Team Trump is very different. The President may have initially thought that some gestures of goodwill toward Russia (in his case, compliments paid to Putin) could yield an easy deal. But due to both domestic political realities and exposure to the ideas of the people he has chosen to surround himself with, Trump appears to have abandoned such hopes and instead fallen back on his business instincts. Of all the President’s men, Rex Tillerson is probably the most like-minded on these matters. Unlike the garrulous John Kerry, he was all terseness and scowls in Moscow. But also unlike his predecessor, he appears to have taken the first halting steps toward a working relationship with the Russians.
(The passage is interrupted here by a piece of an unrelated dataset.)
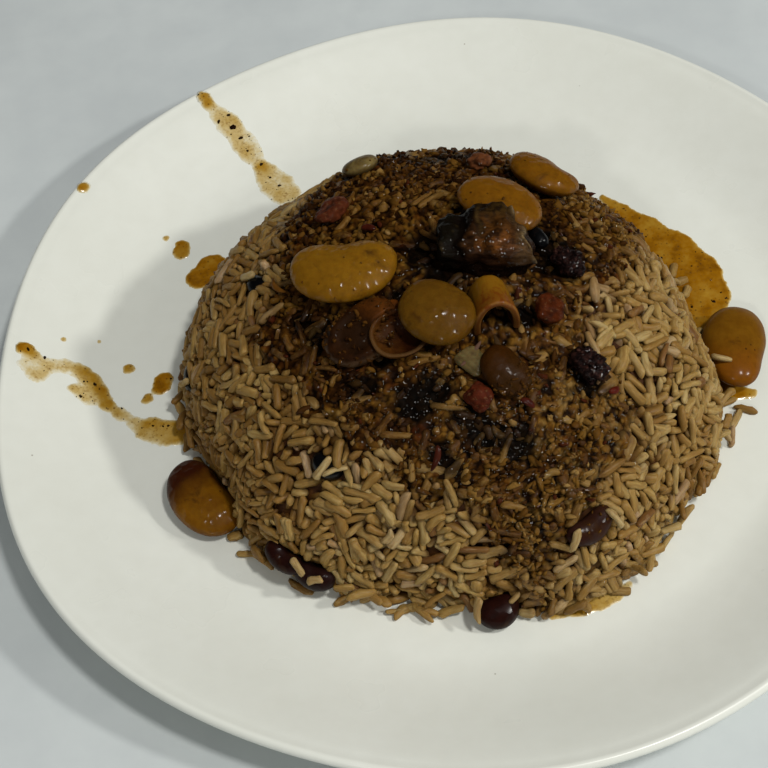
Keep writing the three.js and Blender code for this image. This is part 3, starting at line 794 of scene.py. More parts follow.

There is little doubt that the Trump Administration is improvising on the details of its policy. But it’s also clear that it intends to pursue the negotiations in a very different manner from previous Administrations. This was not classic diplomacy we watched unfold this week, where summits are the culmination of hours of behind-the-scenes staff work. This was an attempt to set the language in which an understanding could eventually be reached—a language of threats and coercion, yes, but also of transactions and mutual respect. Only those who seriously thought Donald Trump would roll over and hand Putin everything he wanted on a silver platter on Day One of his Presidency are missing this changed landscape. Trump’s transactional approach to foreign policy may or may not work out in the end, but this is what it looks like.
And from what we’ve seen so far, the Russians appear to have recognized this new landscape for what it is—and they don’t seem to be too disappointed. President Trump is, more or less, speaking their language.